While some worry that China's stimulus could be a debt-fueled spending binge, domestic US banks are anticipating a large package, estimating between 2-3 trillion yuan. These funds are expected to fuel major national projects, including technology, infrastructure, and disaster relief. Moreover, the government is extending subsidies for industrial equipment and consumer goods like electric vehicles, in an effort to stimulate manufacturing.
Just before the Golden Week holiday, China rolled out a series of stimulus measures, including interest rate cuts, added liquidity for banks, and a pledge of up to $340 billion to support their struggling stock market. Although the market surged 30% initially, it quickly retreated by 7%. However, the stimulus relief could still provide aid to manufacturers in the coming months.
Manufacturing weakness isn't limited to China. In India, factory growth dropped to an eight-month low in September, with new orders increasing at their slowest pace since December. South Korea and Japan also saw a deceleration in exports, indicating a slowdown in economic growth. Japan’s final PMI dropped to 49.7, marking its third consecutive month of contraction.
The eurozone is facing similar challenges, with manufacturing activity declining at its fastest pace this year. Germany, the region’s largest economy, recorded its most severe contraction in the past 12 months. The HCOB Eurozone Manufacturing PMI dropped to 45.0 in September, highlighting a widespread downturn despite efforts by factories to lower prices.
A potential rebound in manufacturing, driven by China's stimulus package, could significantly impact international transportation costs. As factories ramp up production to meet increased demand, global shipping volumes are likely to rise, particularly for goods originating from China, the world's largest exporter.
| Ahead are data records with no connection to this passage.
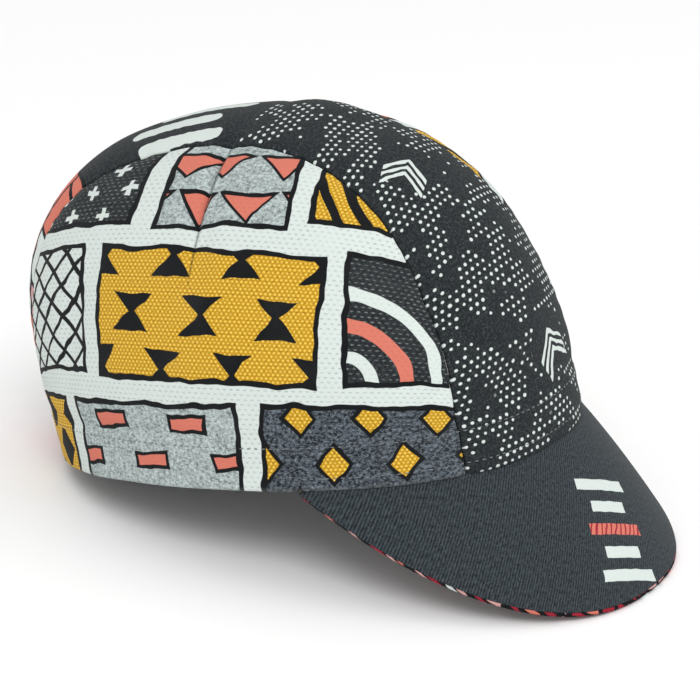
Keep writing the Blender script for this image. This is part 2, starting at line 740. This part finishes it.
class Finish:
    """One material, with the nodes that its surface is worked out by."""

    def __init__(self, name, **constants):
        self.material = bpy.data.materials.new(name)
        self.material.use_nodes = True
        self.tree = self.material.node_tree
        self.tree.nodes.clear()
        self.surface = self.node("ShaderNodeBsdfPrincipled", constants)
        self.node("ShaderNodeOutputMaterial", {"Surface": self.surface.outputs["BSDF"]})

    def node(self, kind, inputs=None, **settings):
        node = self.tree.nodes.new(kind)
        for name, value in settings.items():
            setattr(node, name, value)
        for name, value in (inputs or {}).items():
            self.feed(node.inputs[name], value)
        return node

    def feed(self, socket, value):
        if isinstance(value, Amount):
            value = value.socket
        if isinstance(value, bpy.types.NodeSocket):
            self.tree.links.new(value, socket)
        elif isinstance(value, tuple) and len(value) == 3 and socket.type == "RGBA":
            socket.default_value = (*value, 1)
        else:
            socket.default_value = value

    def math(self, operation, *values):
        return Amount(self, self.node("ShaderNodeMath", dict(enumerate(values)), operation=operation).outputs[0])

    def flat_cloth(self):
        """The spot on the flat cloth, in millimetres."""
        where = self.node("ShaderNodeUVMap", uv_map="cloth").outputs[0]
        parts = self.node("ShaderNodeSeparateXYZ", {0: where})
        return Amount(self, parts.outputs[0]) * 1000, Amount(self, parts.outputs[1]) * 1000

    def vector(self, x, y, z=0.0):
        return self.node("ShaderNodeCombineXYZ", {0: x, 1: y, 2: z}).outputs[0]

    def noise(self, where, scale, detail=2.0, rough=0.5):
        """Uneven values about nought, from -0.5 to 0.5, at a spot given by its numbers or by a socket."""
        where = self.vector(*where) if isinstance(where, tuple) else where
        inputs = {"Vector": where, "Scale": scale, "Detail": detail, "Roughness": rough}
        return Amount(self, self.node("ShaderNodeTexNoise", inputs).outputs["Fac"]) - 0.5

    def pick(self, x, y):
        """A number from 0 to 1, another one for each pair of x and y."""
        where = {"Vector": self.vector(x, y)}
        return Amount(self, self.node("ShaderNodeTexWhiteNoise", where).outputs["Value"])

    def mix(self, share, first, second):
        return self.node("ShaderNodeMix", {0: share, 6: first, 7: second}, data_type="RGBA").outputs[2]

    def layers(self, ground, *layers):
        """Colours laid over a ground one after another, each where its share says."""
        for share, colour in layers:
            ground = self.mix(share, ground, colour)
        return ground

    def within(self, distance, limit=0.0, soft=0.12):
        """1 where a distance is below its limit and 0 beyond it, with an edge as soft as the print's."""
        inputs = {"Value": distance, "From Min": limit - soft, "From Max": limit + soft, "To Min": 1.0, "To Max": 0.0}
        return Amount(self, self.node("ShaderNodeMapRange", inputs, interpolation_type="SMOOTHSTEP").outputs[0])

    def ramp(self, value, low, high):
        """0 below the low value, 1 above the high one."""
        inputs = {"Value": value, "From Min": low, "From Max": high}
        return Amount(self, self.node("ShaderNodeMapRange", inputs).outputs[0])

    def most(self, first, second):
        return self.math("MAXIMUM", first, second)

    def least(self, first, second):
        return self.math("MINIMUM", first, second)

    def wave(self, value, length):
        return self.math("SINE", value * (2 * math.pi / length))

    def fold(self, value, pitch):
        """Distance to the nearest multiple of a pitch."""
        return self.math("PINGPONG", value, pitch / 2)

    def length(self, x, y):
        return self.math("SQRT", x * x + y * y)

    def turned(self, x, y, degrees):
        cosine, sine = math.cos(math.radians(degrees)), math.sin(math.radians(degrees))
        return x * cosine + y * sine, y * cosine - x * sine

    def lattice(self, x, y, wide, tall):
        """Offsets from the nearest middle of a staggered lattice, and where that middle lies."""
        row = self.math("FLOOR", y / tall + 0.5)
        shift = self.math("FLOORED_MODULO", row, 2.0) * (wide / 2)
        column = self.math("FLOOR", (x + shift) / wide + 0.5)
        middle_x, middle_y = column * wide - shift, row * tall
        return x - middle_x, y - middle_y, middle_x, middle_y

    def bump(self, height, distance):
        """height is 1 for a rise of the given distance in metres."""
        inputs = {"Height": height, "Distance": distance, "Strength": 1.0}
        self.feed(self.surface.inputs["Normal"], self.node("ShaderNodeBump", inputs).outputs[0])

    def paint(self, colour, fibres, rough=0.84, uneven=0.12):
        self.feed(self.surface.inputs["Base Color"], colour)
        self.feed(self.surface.inputs["Roughness"], fibres * uneven + rough)


CHARCOAL = (0.012, 0.016, 0.0185)
INK = (0.006, 0.007, 0.008)
WHITE = (0.62, 0.68, 0.65)
WHITE_DIMPLE = (0.26, 0.3, 0.29)
MUSTARD_DARK = (0.5, 0.27, 0.014)
MUSTARD_LIGHT = (0.88, 0.61, 0.105)
MUSTARD_DIMPLE = (0.22, 0.1, 0.008)
GREY_DARK = (0.085, 0.105, 0.107)
GREY_LIGHT = (0.56, 0.64, 0.63)
SLATE_DARK = (0.007, 0.009, 0.013)
SLATE_LIGHT = (0.2, 0.24, 0.28)
CORAL = (0.62, 0.175, 0.125)
PINK = (0.6, 0.33, 0.31)
RED = (0.32, 0.018, 0.035)
TWILL_DARK = (0.01, 0.0135, 0.016)
TWILL_LIGHT = (0.062, 0.077, 0.088)
LINT = (0.4, 0.42, 0.41)
REVERSE = (0.33, 0.35, 0.35)
THREAD_GREY = (0.16, 0.17, 0.175)
FLOOR_WHITE = (0.92, 0.92, 0.92)

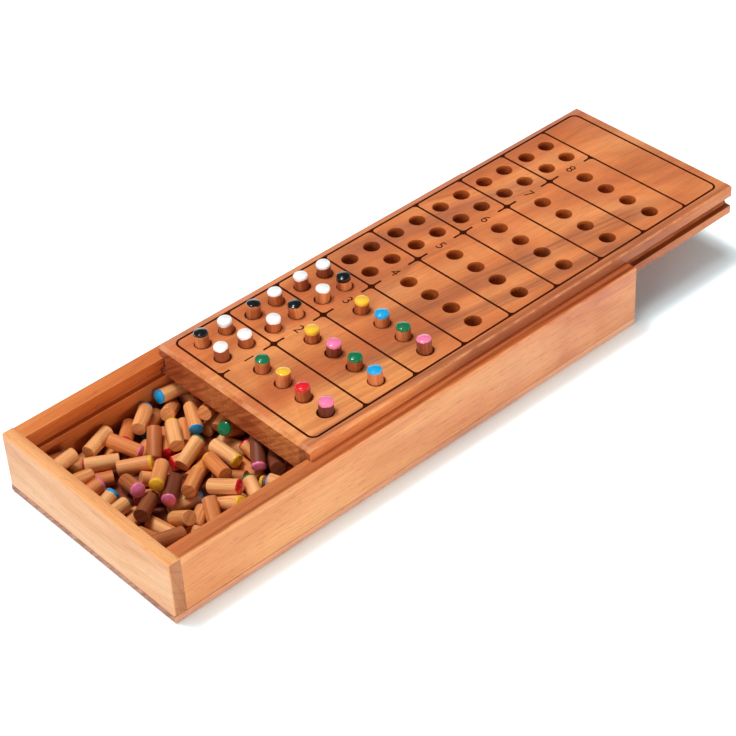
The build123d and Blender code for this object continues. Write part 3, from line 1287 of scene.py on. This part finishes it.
BASE_WOOD = dict(
    pale=screen_colour(236, 176, 138),
    middle=screen_colour(226, 162, 124),
    dark=screen_colour(206, 142, 110),
    streak=screen_colour(184, 122, 94),
    end_shade=(0.70, 0.76, 0.95, 1.0),
    # Painted shade on the base's top, inside the case between the pegs.
    painted_recess_shade=(0.40, 0.23, 0.18, 1.0),
)


@dataclass
class GameCase:
    """The case: floor, end walls, side walls and divider."""

    skin: Triple = (1 * MM, 1 * MM, 3 * MM)

    def _planks(self) -> list[Plank]:
        """Lists the planks with the wood of each, sawn from different trees. The left end wall's paler
        wood is painted light.
        """
        side = dict(CASE_WOOD, grain=Grain.ALONG_X)
        end = dict(CASE_WOOD, grain=Grain.ALONG_Y)
        left = dict(LIT_LEFT_WOOD, grain=Grain.ALONG_Y)
        base = dict(side, **BASE_WOOD)
        bands = (
            # Painted shade: this broad band darkens the near wall towards its right end.
            Streak((-60, -48), (250, -48), 40.0, 0.9, screen_colour(205, 124, 92), fade=150.0),
            Streak((-150, -46.2), (160, -46.2), 3.8, 0.8, screen_colour(186, 122, 94)),
            Streak((-130, -49.7), (160, -48.4), 1.1, 0.9, screen_colour(132, 76, 52)),
        )
        near = dict(side, bands=bands)
        woods = {
            "base_panel": WoodFinish("base_wood", heart=(60, -80), seed=1.3, **base),
            "near_side_wall": WoodFinish("near_wall_wood", heart=(-120, 6), seed=2.7, **near),
            "far_side_wall": WoodFinish("far_wall_wood", heart=(110, -10), seed=5.1, **side),
            "left_end_wall": WoodFinish("lit_left_wall_wood", heart=(-190, 2), seed=7.9, **left),
            "right_end_wall": WoodFinish("right_wall_wood", heart=(190, 10), seed=9.4, **end),
            "divider": WoodFinish("divider_wood", heart=(40, 60), seed=11.2, **end),
        }
        inward = {
            "base_panel": (0.0, 0.0, 1.0),
            "near_side_wall": (0.0, 1.0, 0.0),
            "far_side_wall": (0.0, -1.0, 0.0),
            "left_end_wall": (1.0, 0.0, 0.0),
        }
        return [
            Plank(node, "case", "case_wood", wood, self.skin, inward=inward.get(node, NOWHERE))
            for node, wood in woods.items()
        ]

    def build(self) -> None:
        """Makes every plank of the case."""
        for plank in self._planks():
            plank.build()


UMBER = screen_colour(150, 82, 54)
DUSK = screen_colour(166, 98, 70)
HONEY = screen_colour(244, 168, 100)


@dataclass
class Board:
    """The sliding board with its marks."""

    rounding: float = 0.25 * MM
    skin: Triple = (3 * MM, 1 * MM, 0.4 * MM)
    wood: WoodFinish = WoodFinish(
        "board_wood_finish",
        Grain.ALONG_X,
        pale=screen_colour(232, 148, 90),
        middle=screen_colour(216, 126, 72),
        dark=screen_colour(194, 106, 62),
        streak=screen_colour(150, 84, 54),
        heart=(-14, -120),
        ring=7.0,
        slant=-0.09,
        streak_strength=0.45,
        bands=(
            Streak((-90, -30), (34, -34), 16.0, 0.8, HONEY),
            Streak((20, 43), (150, 13), 7.0, 0.75, DUSK),
            Streak((4, -5), (170, -33), 7.0, 0.75, UMBER),
            Streak((-34, -18), (150, -42), 5.0, 0.75, UMBER),
            Streak((-80, -40), (70, -46), 2.8, 0.85, UMBER),
            Streak((-90, 44), (220, 45), 4.0, 0.8, screen_colour(206, 138, 110)),
            Streak((-10, -45), (230, -44.5), 4.2, 0.8, UMBER),
            Streak((-90, 10), (20, 4), 14.0, 0.5, HONEY),
        ),
        end_shade=(0.70, 0.60, 0.56, 1.0),
        # Painted shade in the holes and the side grooves.
        painted_recess_shade=(0.68, 0.50, 0.30, 1.0),
        seed=3.3,
        gloss=0.4,
    )

    def build(self) -> None:
        """Makes the board, its lines and its numbers."""
        Plank("peg_board", "board", "board_wood", self.wood, self.skin, self.rounding).build()
        BoardMarks(InkFinish("line_ink")).build()


def main() -> None:
    """Builds the case, the board, the pegs, the light and the camera in order."""
    logging.basicConfig(level=logging.INFO, format="%(message)s")
    for sub_assembly in (GameCase(), Board(), Pegs(), Studio(), View()):
        LOG.info("building %s", type(sub_assembly).__name__)
        sub_assembly.build()


if __name__ == "__main__":
    main()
This surge in shipping activity may take months to be realized, however it would lead to higher freight rates, as demand for ocean and air cargo space tightens. Additionally, with the potential for congestion at key ports, especially in Asia, Europe, and North America with carriers not operating at full capacity. Shippers may have to face longer transit times and increased shipping charges for container loads. While the stimulus aims to boost economic growth, the increased transportation demand could place upward pressure on logistics costs, particularly in regions still recovering from supply chain disruptions.